_STATED TASK:_
Please say how many lines of the listing hold "scene", with no other words in the answer.

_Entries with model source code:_
* * *

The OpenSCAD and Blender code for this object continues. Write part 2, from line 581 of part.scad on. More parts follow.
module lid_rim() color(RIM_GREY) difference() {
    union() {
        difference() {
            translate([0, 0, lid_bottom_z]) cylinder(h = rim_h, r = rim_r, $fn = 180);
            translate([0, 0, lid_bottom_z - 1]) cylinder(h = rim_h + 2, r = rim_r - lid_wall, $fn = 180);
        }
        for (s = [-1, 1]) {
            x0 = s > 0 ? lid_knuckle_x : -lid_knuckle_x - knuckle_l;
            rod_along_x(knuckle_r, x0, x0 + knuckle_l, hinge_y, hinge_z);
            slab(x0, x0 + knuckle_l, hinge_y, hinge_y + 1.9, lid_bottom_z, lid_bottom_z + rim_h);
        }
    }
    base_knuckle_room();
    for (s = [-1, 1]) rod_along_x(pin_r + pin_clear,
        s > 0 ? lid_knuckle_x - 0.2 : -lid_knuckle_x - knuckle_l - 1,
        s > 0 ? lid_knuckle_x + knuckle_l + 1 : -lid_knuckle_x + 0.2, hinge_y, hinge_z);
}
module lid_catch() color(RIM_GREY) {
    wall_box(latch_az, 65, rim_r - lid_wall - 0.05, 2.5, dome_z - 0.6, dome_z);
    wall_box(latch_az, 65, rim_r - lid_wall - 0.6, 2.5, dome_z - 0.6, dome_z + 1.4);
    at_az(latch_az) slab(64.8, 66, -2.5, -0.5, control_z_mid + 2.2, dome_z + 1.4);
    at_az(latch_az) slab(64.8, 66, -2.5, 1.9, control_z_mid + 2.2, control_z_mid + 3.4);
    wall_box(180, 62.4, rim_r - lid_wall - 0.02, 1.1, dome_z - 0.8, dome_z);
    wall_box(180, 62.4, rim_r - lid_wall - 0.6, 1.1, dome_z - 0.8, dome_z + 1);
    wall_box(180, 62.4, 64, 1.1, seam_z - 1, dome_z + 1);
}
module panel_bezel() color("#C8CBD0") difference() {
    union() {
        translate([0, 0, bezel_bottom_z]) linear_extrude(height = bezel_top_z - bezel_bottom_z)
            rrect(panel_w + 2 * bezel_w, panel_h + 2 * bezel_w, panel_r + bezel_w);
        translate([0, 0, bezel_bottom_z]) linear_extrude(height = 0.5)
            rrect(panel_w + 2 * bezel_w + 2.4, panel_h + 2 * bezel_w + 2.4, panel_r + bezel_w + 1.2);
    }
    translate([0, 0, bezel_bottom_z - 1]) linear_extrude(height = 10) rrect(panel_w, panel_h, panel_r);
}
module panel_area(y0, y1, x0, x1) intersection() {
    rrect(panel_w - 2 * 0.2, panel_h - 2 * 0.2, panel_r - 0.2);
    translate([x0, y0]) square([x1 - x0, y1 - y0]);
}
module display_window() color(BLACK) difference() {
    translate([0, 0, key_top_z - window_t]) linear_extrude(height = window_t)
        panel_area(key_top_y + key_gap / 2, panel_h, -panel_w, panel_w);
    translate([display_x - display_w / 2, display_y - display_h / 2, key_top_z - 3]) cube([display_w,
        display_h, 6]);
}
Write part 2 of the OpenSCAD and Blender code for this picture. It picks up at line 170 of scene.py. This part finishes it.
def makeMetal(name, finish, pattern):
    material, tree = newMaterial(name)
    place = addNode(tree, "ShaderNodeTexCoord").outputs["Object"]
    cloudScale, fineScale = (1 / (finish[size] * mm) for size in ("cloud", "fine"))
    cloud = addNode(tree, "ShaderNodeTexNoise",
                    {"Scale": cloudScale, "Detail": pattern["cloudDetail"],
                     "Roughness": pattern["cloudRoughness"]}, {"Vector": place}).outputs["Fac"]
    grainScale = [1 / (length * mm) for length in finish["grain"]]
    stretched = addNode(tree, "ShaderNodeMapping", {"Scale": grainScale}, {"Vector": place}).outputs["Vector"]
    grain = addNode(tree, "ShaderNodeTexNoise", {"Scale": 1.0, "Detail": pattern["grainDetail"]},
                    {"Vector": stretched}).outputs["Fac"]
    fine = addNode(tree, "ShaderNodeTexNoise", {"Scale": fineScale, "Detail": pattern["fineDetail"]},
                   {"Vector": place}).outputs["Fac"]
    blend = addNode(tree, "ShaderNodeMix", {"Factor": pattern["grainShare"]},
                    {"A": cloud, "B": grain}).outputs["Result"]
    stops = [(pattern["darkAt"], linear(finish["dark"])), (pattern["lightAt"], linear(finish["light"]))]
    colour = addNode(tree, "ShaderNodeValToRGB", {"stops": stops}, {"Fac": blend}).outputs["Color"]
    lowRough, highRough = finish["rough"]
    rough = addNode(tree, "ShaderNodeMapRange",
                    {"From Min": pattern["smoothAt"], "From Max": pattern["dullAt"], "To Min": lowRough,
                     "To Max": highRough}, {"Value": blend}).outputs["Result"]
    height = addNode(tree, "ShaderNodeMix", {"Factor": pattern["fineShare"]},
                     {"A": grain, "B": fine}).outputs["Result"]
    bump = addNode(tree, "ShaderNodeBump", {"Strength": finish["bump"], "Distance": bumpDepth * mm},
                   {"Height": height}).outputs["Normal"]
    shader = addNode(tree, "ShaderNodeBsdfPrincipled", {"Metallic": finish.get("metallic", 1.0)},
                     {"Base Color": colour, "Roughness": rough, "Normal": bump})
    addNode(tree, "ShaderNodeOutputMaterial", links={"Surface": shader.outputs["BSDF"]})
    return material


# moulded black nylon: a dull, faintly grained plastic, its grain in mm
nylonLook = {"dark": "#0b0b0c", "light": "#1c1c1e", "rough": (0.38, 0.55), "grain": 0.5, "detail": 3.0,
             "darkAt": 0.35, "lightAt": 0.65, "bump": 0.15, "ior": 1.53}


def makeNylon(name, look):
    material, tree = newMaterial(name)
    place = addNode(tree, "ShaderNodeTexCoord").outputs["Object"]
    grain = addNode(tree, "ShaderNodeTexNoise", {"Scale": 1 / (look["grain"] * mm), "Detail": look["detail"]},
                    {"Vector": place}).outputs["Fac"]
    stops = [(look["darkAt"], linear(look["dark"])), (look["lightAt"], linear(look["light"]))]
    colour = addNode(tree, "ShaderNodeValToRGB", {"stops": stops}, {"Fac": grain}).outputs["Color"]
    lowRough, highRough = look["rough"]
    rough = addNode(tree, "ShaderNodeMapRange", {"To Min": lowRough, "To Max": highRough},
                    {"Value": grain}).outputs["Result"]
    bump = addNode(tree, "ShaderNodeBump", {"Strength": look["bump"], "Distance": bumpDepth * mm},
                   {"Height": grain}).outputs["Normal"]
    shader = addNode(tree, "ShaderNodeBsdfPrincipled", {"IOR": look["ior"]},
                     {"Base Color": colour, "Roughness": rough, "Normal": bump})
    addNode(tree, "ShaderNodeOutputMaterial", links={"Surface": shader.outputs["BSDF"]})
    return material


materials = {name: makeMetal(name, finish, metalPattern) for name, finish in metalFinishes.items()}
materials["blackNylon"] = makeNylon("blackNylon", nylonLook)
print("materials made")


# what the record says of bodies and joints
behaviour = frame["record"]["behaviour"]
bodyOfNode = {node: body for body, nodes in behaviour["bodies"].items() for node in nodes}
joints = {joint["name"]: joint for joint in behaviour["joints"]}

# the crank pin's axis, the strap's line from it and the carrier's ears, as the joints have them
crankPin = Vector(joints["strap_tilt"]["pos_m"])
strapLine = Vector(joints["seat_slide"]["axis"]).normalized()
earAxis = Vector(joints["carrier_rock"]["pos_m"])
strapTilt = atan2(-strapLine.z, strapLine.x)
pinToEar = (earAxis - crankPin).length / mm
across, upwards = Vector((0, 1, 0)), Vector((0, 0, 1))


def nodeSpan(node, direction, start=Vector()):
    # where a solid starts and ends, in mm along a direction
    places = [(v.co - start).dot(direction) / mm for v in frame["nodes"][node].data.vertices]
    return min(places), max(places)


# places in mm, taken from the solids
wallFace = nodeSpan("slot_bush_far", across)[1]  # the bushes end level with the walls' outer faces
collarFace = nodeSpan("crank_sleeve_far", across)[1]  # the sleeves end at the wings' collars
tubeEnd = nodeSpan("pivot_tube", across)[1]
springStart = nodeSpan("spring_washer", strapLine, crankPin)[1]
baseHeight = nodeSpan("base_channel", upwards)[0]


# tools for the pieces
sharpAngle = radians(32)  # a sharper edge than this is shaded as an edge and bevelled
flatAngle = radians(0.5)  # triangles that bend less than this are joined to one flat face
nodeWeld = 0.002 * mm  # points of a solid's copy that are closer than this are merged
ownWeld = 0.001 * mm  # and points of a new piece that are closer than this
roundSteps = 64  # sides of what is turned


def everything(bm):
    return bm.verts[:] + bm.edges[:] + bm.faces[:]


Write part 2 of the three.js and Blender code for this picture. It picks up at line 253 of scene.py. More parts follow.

* * *

_RESULT OF THIS TASK:_
2